Forcing Yourself To Drive Your Project Car Will Make You Finally Fix It

Photo credit: Stef Schrader

I’m tired. I’m sunburnt. I’m dirty. I’m a walking cornucopia of bad smells. I’m also in a better mood than ever, because I spent a lot of time in a good car and have a newfound resolve in getting it fixed. If you need motivation to finally fix all the nagging, dumb little fixes with your project car, go drive it.


I’ve had a long list of things to fix on my Porsche 944 race car for far too long. Some are things I need to check out before racing it again, like replacing my cracked windshield and making sure the safety items aren’t out of date. Other problems, like fixing my car’s cooling issues, have been things I’ve been unable to fix, so I’ve let them slide because I’m just stuck on them.

The 944 has been drivable and I’ve still run a good number of laps in its mildly wounded state, but I know my long to-do list is keeping me from doing anything cool with the car, like a full track weekend.

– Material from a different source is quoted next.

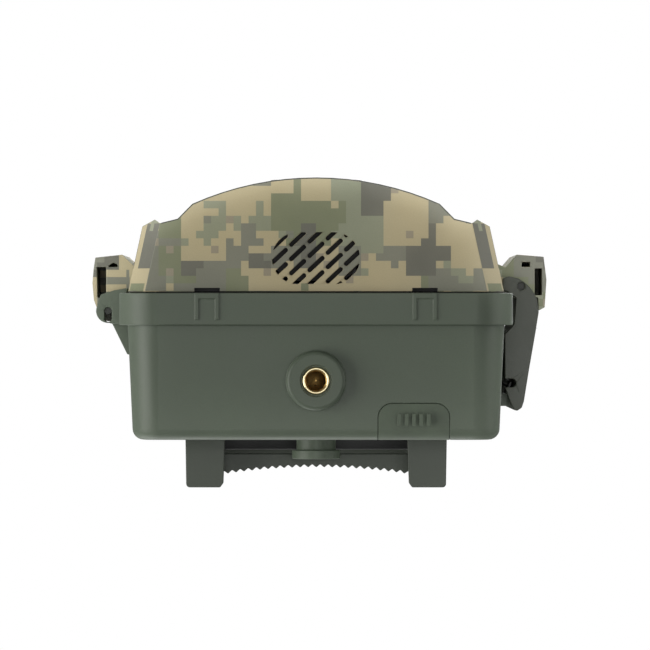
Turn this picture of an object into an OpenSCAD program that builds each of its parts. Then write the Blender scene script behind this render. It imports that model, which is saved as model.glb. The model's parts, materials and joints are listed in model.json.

Clearly, leaving it at the track wasn’t working. The track closes too early for me to get there on most days after work, and it was too easy to forget about the big red project car that was out of sight, and out of mind.

I probably wouldn’t have cleaned up my rear-view mirrors if I hadn’t expected to drive my 944 home. Photo credit: Stef Schrader

I knew I’d have to get the car into a place where I could access it after hours, or more easily during the day. I was tired of waiting for an opportunity to tow it home. So, I drove few laps on track (hey, it was there), removed the crusty old tape over the rear-view mirrors for better visibility, and then drove the 944 home.

On the track, my 944 was generally fine, except in one highly irritating scenario: it frequently spews coolant when I stop, which is when air is no longer forced through the radiator to keep it cool. It peed a little hot water after I ran it on track, so I had to add a bit more water, and I took more water with me for the trip home, just in case.


Homeward bound on the open road, the 944 stayed cool and happy. That part was a blast—a reminder of how much fun the car is and why I had it in the first place. Still, I noticed all the little things I had to fix—right there, as I drove it. Rust spots to repaint on the cage, the floppy shifter, the hole in the floor, noises, clunks and rattles.

Once the 944 was in town, though, every stop light was torture. Every time I came to a stop, I wondered: will this be where my car gets too hot and marks its territory with neon green liquid?


The car was OK until I stopped for coffee, at which point a solid stream of coolant came pouring out of the car’s coolant overflow hose. I was close to home, but I was sweaty and tired from driving what is essentially a convertible with a glorified canopy for a couple hours, counting the time I’d spent on track.

It’s a good thing I didn’t have a cupholder, because I had to stop and enjoy my coffee there, giving the car ample time to cool off. Fortunately, people are pretty nice about a thoroughly ridiculous car in their midst. Another person passing by even offered a rag to get the coolant overflow tank cap off for me to put in more water.

Once I had more water in there and could drive home, it was settled: I’ve got to fix the overheating issue. That stood out as the biggest source of anxiety on the whole drive. Thus, that’s my plan for Monday: see who wants to help fix this “peeing coolant everywhere” problem. I can’t not drive the car. It’s too good.

Ball of old, crusty vinyl pulled from the race car. Photo credit: Stef Schrader

Once I was home, I found myself poking at dumb little things I’d been meaning to do, just because the car was there. I even started removing old vinyls I’ve wanted to remove for months, and looking around the car to see what I could clean up, or do next. Progress!


Maybe I should daily drive the 944 as much as possible until it gets completely fixed. There’s plenty about the car that would annoy me into working harder. I hate even driving with a window open in the car, much less driving around with no windows except a windshield. Many things inside need to be tied down somehow as a result, including my hair—which sucks. It’s really only semi-practical for moving exceptionally heavy things in its former hatch area, like it’s the world’s dinkiest, most ridiculous pickup.

There are clear limits to where I could drive the 944 as well. I’d cut myself some slack on rainy days and use a closed car, and I couldn’t drive it at night unless I reinstalled some headlamps. Any other situation, and why not? I might even get to take my Porsche to a Porsche Club event where it’s not arriving on a trailer.

Photo credit: Stef Schrader

Either way, I think I learned a valuable lesson. If you can drive your project car around somehow—check with your local authorities first, of course—go do it. If you don’t remind yourself why you have the car, and what needs to be fixed, sometimes it’s hard to get motivated and prioritize what to tackle first. Believe me, the most irritating thing will stick out like a sore thumb, telling you exactly what you need to do next.